The myth is that Nader's the "spoiler" of the 2000 election, which is a lie and holds an anti-democratic attitude that deserves no quarter. Democrats should remember that the Republicans are working hard to attempt stealing this election as they have done so for a very long time. But there's a catch: it has to be close. That's also not Ralph Nader's fault, but the fault of the electorate for choosing poorly, especially when they vote Republican, truly the party of crime and corruption.

Vote with your heart and your mind, but also with your conscience. Don't ignore the warning-signs of a candidate, and remember that you're going to hold them accountable once they're in office.
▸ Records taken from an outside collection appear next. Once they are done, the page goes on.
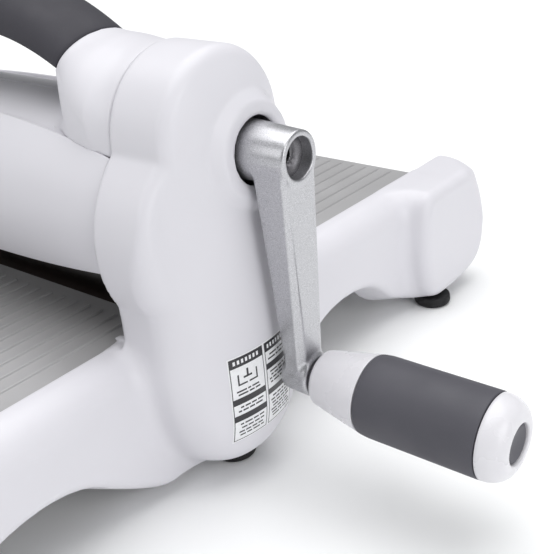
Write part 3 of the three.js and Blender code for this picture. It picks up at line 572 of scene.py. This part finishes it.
def guide_tab(x, y, z):
    """Small tab on the inner wall that guides the sandwich into the opening."""
    tab = both(np.abs(y + 29.5) - 1.6, x - 80, 0.6)
    tab = both(tab, both(70.4 - x, z - 62.2 + (80 - x) * 0.2, 0.8), 0.6)
    return both(tab, 59.3 - z, 0.4)


def housing_field(with_crank):
    """Field of a whole housing shell: open underneath, and ringed and bored where the crank goes in."""
    face_at = ringed_face_x if with_crank else column_face_x

    def field(x, y, z):
        side = np.abs(y)
        column = column_solid(x, y, z, face_at)
        rail = rail_solid(x, side, z)
        pod = pod_solid(x, side, z)
        arms = both(blend_join(rail, pod, 9), z - RAIL_Z, 0.8)
        outer = blend_join(column, arms, 7)

        hollow = np.minimum(column + WALL, both(rail + WALL, x - RAIL_X1 + WALL))
        hollow = np.minimum(hollow, both(pod + WALL, RAIL_X0 + WALL - x))
        above_rail = z > RAIL_Z + 0.3
        inner_side = np.where(above_rail, COLUMN_X0 - x, RAIL_X0 + 0.0 * y - x)
        shell = both(outer, inner_side, 0.8)
        open_side = np.where(above_rail, hollow, np.maximum(hollow, RAIL_X0 + WALL - x))
        shell = both(shell, -open_side, 0.5)
        shell = both(shell, POD_BOTTOM - z, 0.6)
        if with_crank:
            shell = both(shell, -np.maximum(from_crank_axis(y, z) - CRANK_BORE, 90 - x), 0.9)
        return blend_join(shell, guide_tab(x, y, z), 1.5)

    return field


HOUSING_LOW, HOUSING_HIGH = (69.0, -192.0, 3.6), (113.6, 192.0, 157.0)


def mirrored(points, quads):
    """The same surface on the machine's other side."""
    return points * np.array([-1.0, 1.0, 1.0]), quads[:, ::-1]


housing_step = 1.1
points, quads = zero_surface(housing_field(True), HOUSING_LOW, HOUSING_HIGH, housing_step)
add_object("right_side_shell", points, quads, [WHITE], "base", ["right_side_housing"])
points, quads = mirrored(*zero_surface(housing_field(False), HOUSING_LOW, HOUSING_HIGH, housing_step * 1.25))
add_object("left_side_shell", points, quads, [WHITE], "base", ["left_side_housing"])


# ------------------------------------------------------------------ handle, sleeves, covers
def handle_line(x):
    """Height of the handle's middle line."""
    return HANDLE_TOP - HANDLE_SAG * x * x


def hood_edge(x, low_z, high_z):
    """Height of a hood's edge, bowing from low_z at its ends towards high_z in the middle."""
    t = (x + COVER_HALF + 1) / (2 * COVER_HALF + 2)
    return low_z + (high_z - low_z) * 2 * t * (1 - t)


def handle_slope(x):
    """Angle at which the handle's middle line falls away from the middle."""
    return np.arctan(2 * HANDLE_SAG * x)


def neck_solid(side, y, z):
    """Neck of a sleeve: it goes on from the hand grip and flares towards the drum."""
    slope = handle_slope(side)
    foot_x = side - np.sin(slope) * np.cos(slope) * (z - handle_line(side))  # nearest point of the line
    rise = (z - handle_line(foot_x)) / np.maximum(np.cos(handle_slope(foot_x)), 0.5)
    flare = np.clip((foot_x - HANDLE_JOINT) / 20, 0, 1.3)
    half = HANDLE_HALF + 8 * flare
    height = np.where(rise > 0, 9.9 + 1.5 * flare, 4.6 + 12 * flare)
    neck = (np.sqrt((y / half) ** 2 + (rise / height) ** 2) - 1) * np.minimum(half, height)
    return both(neck, side - 67, 0)


def sleeve_field(x, y, z):
    """Shoulder between the handle and a column, lying on the top covers."""
    side = np.abs(x)
    r_head = np.sqrt(y ** 2 + (z - HEAD_Z) ** 2)
    r_body = np.sqrt(y ** 2 + (z - SHROUD_Z) ** 2)
    drum = both(r_head - SLEEVE_R, (SLEEVE_X0 - side) * 0.75, 9)
    solid = blend_join(drum, neck_solid(side, y, z), 9)
    joint = handle_slope(HANDLE_JOINT)
    above_joint = z - handle_line(HANDLE_JOINT)
    past_joint = (HANDLE_JOINT + 0.15 - side) * math.cos(joint) + above_joint * math.sin(joint)
    solid = both(solid, np.where(z > 138, past_joint, OUTSIDE_REACH), 0.6)
    skin = blend_join(solid, r_body - (COVER_R - 0.05), 7)
    skin = np.maximum(skin, solid - 7.2)
    rim = hood_edge(side, *HOOD_TOP)
    reach = HOOD_R + 0.85 * np.maximum(0, z - rim + 0.8)
    skin = both(skin, np.where(np.abs(y) > 18, (r_body - reach) * 0.75, OUTSIDE_REACH), 2.5)
    under_hood = r_body - (HOOD_R - HOOD_WALL - 0.2)
    skin = np.maximum(skin, np.where(z < rim - 0.5, under_hood, OUTSIDE_REACH))
    skin = np.maximum(skin, COVER_R - 0.9 - r_body)
    return both(skin, side - COVER_HALF, 0.6)


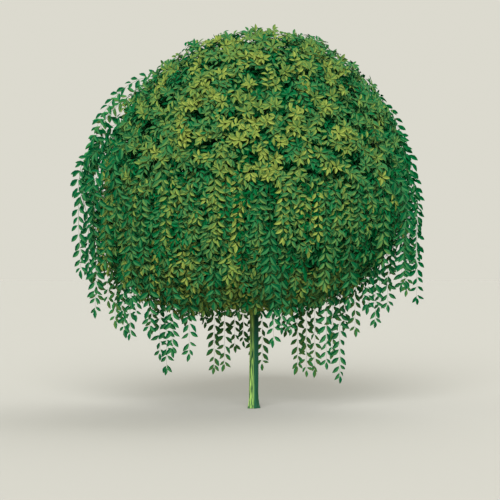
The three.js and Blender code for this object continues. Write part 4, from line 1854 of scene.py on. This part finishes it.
@dataclass
class Crown:
    """Everything that grows on the boughs: limbs, branches, shoots and leaves.

    Attributes:
        form: The crown's form.
        skeleton: Its wood.
        nodes: The CAD nodes that it stands for.
        tassels: Those of them that are tassels.
        seed: Seed of the shoots.
        leaf_seed: Seed of the leaves.
        starred: Habit of sprays that end in a star, all over the dome.
        tufted: Habit of short upright tufts on top.
        leafy: Habit of plain sprays.
        shaded: Habit of sprays inside the crown.
        hanging: Habit of the curtain's shoots.
        long: Habit of long shoots that hang free.
        outer: Layers of sprays that are seen, from the brightest on, deeper ones darker as painted shade.
        inner: Layers that close the crown behind them, in the darkest tints as painted shade.
        curtain: The hanging shoots of the body.
        arches: Shoots that hang clear of it, from the highest on.
        fringe: Shoots below it.
    """

    form: CrownForm
    skeleton: Skeleton
    nodes: list[str]
    tassels: list[str]
    seed: int = 41
    leaf_seed: int = 31
    # Each habit's spacing, leaf and spread come first.
    starred: Habit = Habit(0.052, 0.062, 56, star=6, droop=0.04, fronting=0.35, segments=2, breadth=0.92)
    tufted: Habit = Habit(
        0.040, 0.060, 52, star=6, droop=0.0, fronting=1.0, rise=(40, 80), lean=1.0, segments=2
    )
    leafy: Habit = Habit(0.050, 0.060, 54, droop=0.10, fronting=0.25)
    shaded: Habit = Habit(0.046, 0.074, 60, star=5, droop=0.06, segments=2)
    hanging: Habit = Habit(0.055, 0.061, 54, droop=0.10, roll=0.3, fronting=0.5, segments=6, foot=0.0017)
    long: Habit = Habit(0.063, 0.076, 50, droop=0.18, roll=0.22, fronting=2.0, segments=9, foot=0.0019)
    # Each layer's habit, count, zone, depth, length and light.
    outer: tuple[Layer, ...] = (
        Layer(tufted, 230, (0, 80), (0.940, 0.960), (0.03, 0.055), (0.53, 0.35, 0.12)),
        Layer(starred, 290, (0, 74), (0.97, 0.99), (0.04, 0.09), (0.53, 0.43, 0.13)),
        Layer(leafy, 880, (12, 146), (0.965, 0.99), (0.08, 0.14), (0.33, 0.57, 0.15)),
        Layer(starred, 380, (0, 72), (0.93, 0.955), (0.04, 0.09), (0.35, 0.28, 0.12)),
        Layer(leafy, 1500, (0, 146), (0.92, 0.955), (0.08, 0.14), (0.27, 0.36, 0.15)),
    )
    # Painted shade: the inner layers are dealt the darkest tints.
    inner: tuple[Layer, ...] = (
        Layer(leafy, 2500, (0, 146), (0.86, 0.91), (0.09, 0.16), (0.18, 0.12, 0.10)),
        Layer(shaded, 600, (0, 52), (0.83, 0.89), (0.06, 0.10), (0.10, 0.08, 0.06)),
        Layer(shaded, 2200, (0, 112), (0.74, 0.82), (0.08, 0.14), (0.02, 0.06, 0.05)),
    )
    curtain: Curtain = Curtain(hanging)
    # Each set's habit, count, zone, ride and tips.
    arches: tuple[Arches, ...] = (
        Arches(long, 10, (32, 44), (1.02, 1.06), (1.70, 2.10)),
        Arches(long, 14, (48, 62), (1.01, 1.06), (1.10, 1.65)),
        Arches(long, 14, (62, 76), (1.02, 1.07), (0.80, 1.20)),
    )
    fringe: Fringe = Fringe(long)

    def shoots(self) -> dict[str, list[Shoots]]:
        """Grows every kind of shoot, by the name of the piece that holds their stems."""
        grower = Grower(self.form, self.skeleton.fine_buds(), np.random.default_rng(self.seed))
        outer = [layer.grow(grower) for layer in self.outer]
        inner = [layer.grow(grower) for layer in self.inner]
        hanging = [kind.grow(grower) for kind in (self.curtain, *self.arches)]
        hanging.append(self.fringe.grow(grower, self.tassels))
        return {"outer_stems": outer, "inner_stems": inner, "hanging_stems": hanging}

    def build(self, bark: Material, stem: Material) -> None:
        """Grows and builds the crown.

        Args:
            bark: Finish of limbs and branches.
            stem: Finish of the shoots.
        """
        self.skeleton.build(bark, self.nodes)
        shoots = self.shoots()
        foliage = Foliage(self.form, np.random.default_rng(self.leaf_seed))
        for kind in sum(shoots.values(), []):
            foliage.clothe(kind)
        foliage.build(self.nodes)
        for name, kinds in shoots.items():
            Stems().build(name, kinds, stem, self.nodes)


def main() -> None:
    logging.basicConfig(level=logging.INFO, format="%(name)s %(message)s")
    Studio().build()
    names = sorted(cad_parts)
    bough_names = [n for n in names if n.startswith("bough_")]
    tassels = [n for n in names if n.startswith("tassel_")]
    masses = [n for n in names if "_mass_" in n or n == "crown_top"]
    form = CrownForm.from_frame(masses)
    group = bark_group()
    trunk_bark = BarkFinish("willow_bark")
    bough_bark = BarkFinish("bough_bark", cover=0.8, moss=0.0)
    colours = (0.05, 0.10, 0.03), (0.012, 0.045, 0.015), (0.03, 0.09, 0.025)
    young_bark = BarkFinish("young_bark", *colours, fineness=2.2, cover=0.6, moss=0.0, relief=0.001)
    stem = PlainFinish("shoot_stem", (0.020, 0.070, 0.022), roughness=0.6, specular=0.1)
    Trunk(np.random.default_rng(seed=3)).build(trunk_bark.material(group))
    skeleton = Skeleton(form, np.random.default_rng(seed=11), bough_names)
    skeleton.grow()
    Boughs(skeleton, np.random.default_rng(seed=5)).build(bough_bark.material(group))
    crown = Crown(form, skeleton, masses + tassels, tassels)
    crown.build(young_bark.material(group), stem.material())


if __name__ == "__main__":
    main()
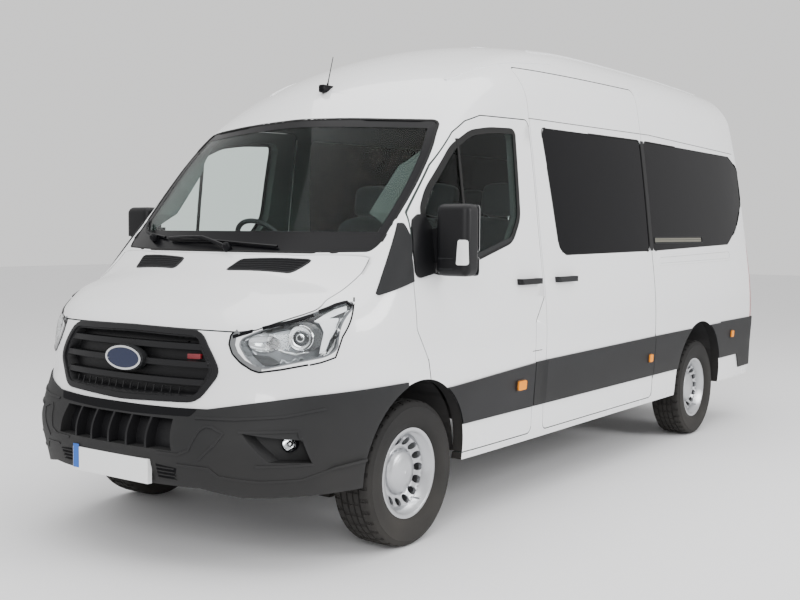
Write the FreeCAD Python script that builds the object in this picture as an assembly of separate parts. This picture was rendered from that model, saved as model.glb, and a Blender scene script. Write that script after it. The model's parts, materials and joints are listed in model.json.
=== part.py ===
"""A long high-roof minibus, built panel by panel: a hollow body split where the real panels meet,
hinged doors and bonnet, steered front wheels, a beam rear axle, and seats behind the glass.

The vehicle stands on its wheels, faces -Y, and its left side is +X. The origin is on the ground
under the middle of its length. Lengths are in millimetres.
"""

import FreeCAD
import Part

import math
import os

# Driving sizes of the whole vehicle
body_length = 5981.0
body_width = 2059.0
body_height = 2745.0
wheelbase = 3750.0
front_overhang = 1023.0
half_width = body_width / 2
front_axle_y = front_overhang - body_length / 2
rear_axle_y = front_axle_y + wheelbase
rear_end_y = body_length / 2

# Wheels and tyres
tyre_diameter = 712.0
tyre_width = 225.0
rim_diameter = 440.0
rim_width = 180.0
track = 1738.0
axle_height = tyre_diameter / 2

# Panels and panes
wall = 60.0
panel_gap = 6.0
glass_inset = 3.0
glass_thickness = 6.0
recess_depth = 48.0
bumper_stand = 9.0
corner_round = 75.0
cut_reach = 400.0
corner_share = 0.45

# The surface of the body. Heights are shares of the body's height, half widths are shares of half
# its width, and places along it are shares of the wheelbase, counted from the front axle.
HALF_WIDTH_SHARES = [(0.100, 0.952), (0.145, 0.966), (0.205, 0.983), (0.290, 0.998), (0.340, 1.000),
                     (0.400, 0.994), (0.460, 0.977), (0.525, 0.957), (0.660, 0.915), (0.770, 0.876),
                     (0.840, 0.847), (0.895, 0.820), (1.000, 0.760)]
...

The last eight years is the cost of apathy and indifference in these areas.


Postscript, 10.25.2008: The best thing to remember with Nader is that he's also a person-of-color, an Arab-American, and one of the finest examples of the positive-effects of immigration for America. His parents were Lebanese. I will be voting for another historically unprecedented candidate besides Obama. Who's done more for America? Obama or Ralph Nader? It wouldn't matter who it was--don't listen to me--a voter--and you're going to be out. That includes Ralph Nader, or anyone else.